In 1990, he became head coach for the Belo Horizonte (Beautiful Horizon) team in Brazil, which opened up the door to his Olympic opportunity.

"If I'm not in a rental car, an airport, a hotel or gymnasium, I'm lost. I'm supposed to be in one of those four places at all times," he said.

"It wears on you. It cost me my marriage," said Frink, whose former wife and 14-year-old son live in Bellevue.

Frink, 48, thought this area would be his home well into the 1990s. He was the top assistant to Harshman for five seasons (1981-85). He had paid his dues as a high-school coach for six years, compiling a 151-22 record at Wheat Ridge High in Colorado. He was an assistant for three years at Hawaii and four at Arizona before coming to the UW.

Basketball Weekly selected him as one of the top 15 assistants in the country in 1984. "Every one of those guys went on to a head-coaching position. Bob Hill is now with the Indiana Pacers, Leonard Hamilton at Miami, Tom Asbury at Pepperdine, Pete Gillen is at Xavier. Everyone made it."

Everyone except Mike Frink. When Harshman stepped down, Athletic Director Mike Lude wanted "a name coach" to replace him. Frink's name was dismissed.

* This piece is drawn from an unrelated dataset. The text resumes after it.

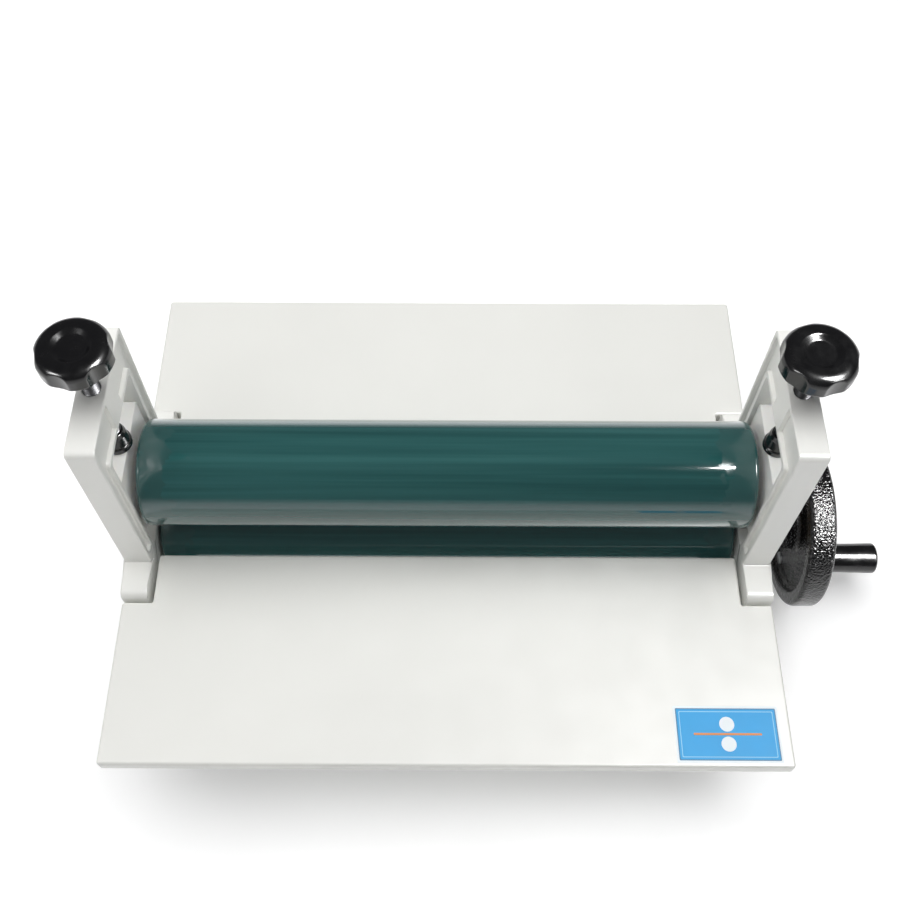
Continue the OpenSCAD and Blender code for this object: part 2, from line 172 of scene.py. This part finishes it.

"My response to him was, `Mike, were you always an athletic director, or did someone give you a chance to prove yourself?' "

Frink doesn't know if that was the wrong thing to say at the wrong time, but Lude held true to his word. His "name" coach was Andy Russo, whose Karl Malone-led Louisiana Tech team had just gone 29-2 and reached the NCAA Sweet 16.

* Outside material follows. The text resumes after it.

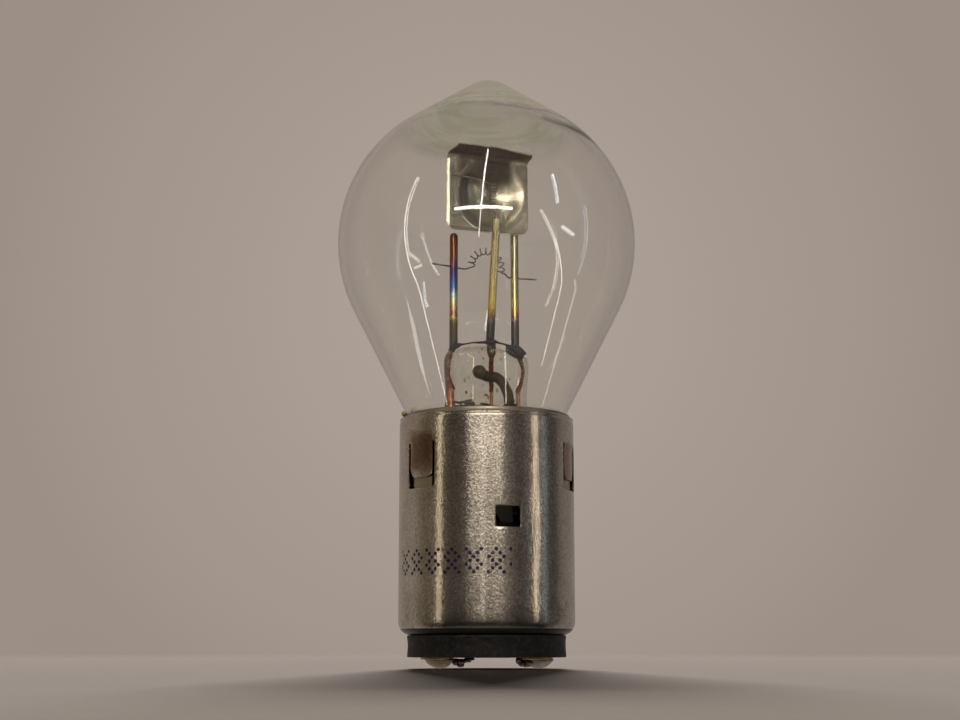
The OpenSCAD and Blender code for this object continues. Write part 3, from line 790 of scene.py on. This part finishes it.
def shield():
    """A dished sheet with a flap bent forward at the top."""
    half, mid, front = 5.075, 0.1, -0.2
    low, fold, sheet, corner = 50.5, 59.5, 0.25, 1.1
    # the dish is the back of an ellipsoid, and its lip is rounded over blend
    dish_u, dish_z, half_width, half_height, depth, middle, blend = 0.37, 55.05, 6.2, 6.75, 6.2, -4.9, 0.48

    def dish(u, z):
        a, b = (u - dish_u) / half_width, (z - dish_z) / half_height
        bowl = middle + depth * math.sqrt(max(1 - a * a - b * b, 0.0))
        share = min(max(0.5 + 0.5 * (bowl - front) / blend, 0.0), 1.0)
        curl = 0.14 * (smooth(u, -4.55, -5.0) ** 2 + smooth(z, 51.0, 50.5) ** 2 * smooth(u, 1.0, -2.0))
        return front + (bowl - front) * share + blend * share * (1 - share) + curl

    columns = np.linspace(-1, 1, 121)
    rows = []
    start = low + corner
    heights = list(low + corner * (1 - np.cos(np.linspace(0, math.pi / 2, 14))))
    heights += list(np.linspace(start, fold - 0.35, 92))[1:]
    for z in heights:
        cut = corner - math.sqrt(max(corner ** 2 - (start - z) ** 2, 0.0)) if z < start else 0.0
        row = []
        for c in columns:
            u = mid + (half - cut) * c
            row.append((u, dish(u, z), z))
        rows.append(row)
    # the flap: bent forward at the fold, narrowed at the left and sagging to the right
    for k in range(1, 25):
        s = k / 24
        bend = smooth(s, 0.0, 0.25)
        row = []
        for c in columns:
            left = 0.95 * smooth(s, 0.25, 1.0)
            a, b = -half + left, half + 0.16 * bell(s, 0.72, 0.3)
            u = mid + a + (b - a) * (c + 1) / 2
            reach = 1.55 * max(s - 0.10, 0.0) + 0.05 * bend
            sag = 0.42 * smooth(c, -0.1, 0.9) * bend
            rise = 0.42 * min(s / 0.25, 1.0) + (1.02 - sag) * max(s - 0.18, 0.0) / 0.82
            z = fold - 0.35 + rise + 0.05 * wobble((u, 0, 0), 1.4, 5)
            row.append((u, front - reach, z))
        rows.append(row)
    shape = Shape().grid([[yawed(p) for p in row] for row in rows], wrap=False)
    # the sheet's cut edges get a paler, brighter copy of its metal: a painted highlight along the edge
    edge = sheet_metal("shield_edge", (0.85, 0.78, 0.60), (0.70, 0.62, 0.45), 0.18)
    obj = shape.make("shield", [shield_metal(), edge])
    solid = obj.modifiers.new("sheet", "SOLIDIFY")
    solid.thickness, solid.offset, solid.material_offset_rim = sheet * MM, 0, 1
    bevel(obj, 0.11, 3, 50)
    bake(obj, 35)
    return piece(obj, "shield_sheet", "beam_shield")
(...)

"But we (UW) had just been to the Sweet 16, too. I was very disappointed," Frink said. "I had paid my dues, but neither me nor (assistant) Bob Johnson were given the kind of consideration to move on in our profession. It was more or less a dead end for us."

That's also where the UW program headed under Russo. His four-year stint was a steady decline into the Pac-10 basement. He recruited poorly, especially in Washington, and could not sustain success, even with All-Pac-10 center Christian Welp, who was originally recruited by Frink, for two seasons.

"He (Welp) could be a force in the NBA today if Marv Harshman (and Frink) had coached him for his final two years," Frink said. "But he got into motorcycles, snakes, scuba diving and everything else."

Recruiting had been Frink's forte. At Arizona, he lured Leon Woods; Frank Smith Jr., runner-up to Indiana's Mr. Basketball; David Mosebar; Russell Brown; and Joe Nehls. He and Bob Johnson had outstanding rapport with Washington's high-school coaches, a quality undervalued by Lude. That pipeline dried up under Russo. His successor, Lynn Nance, has had only mild success restoring it.

"Robert and I got into the high schools in the state, and not when they just had players," Frink said. "We made sure we communicated with them."

After his firing, Frink sold cars for a while, then spent a season scouting for the San Antonio Spurs before returning to coaching. When the Brazilian offer came, he said he'd give it six months. "But once I bite my teeth into something, I see through and build on it. That really was my frustration as a college assistant."

Frink is considering a five-year contract offer from Belo Horizonte and said will probably "ride this horse for as far and as hard as I can." Someday, perhaps, he'd like to return to his passion of American college basketball, "but it's been seven years now. I don't know if it will ever happen or I'll get close again."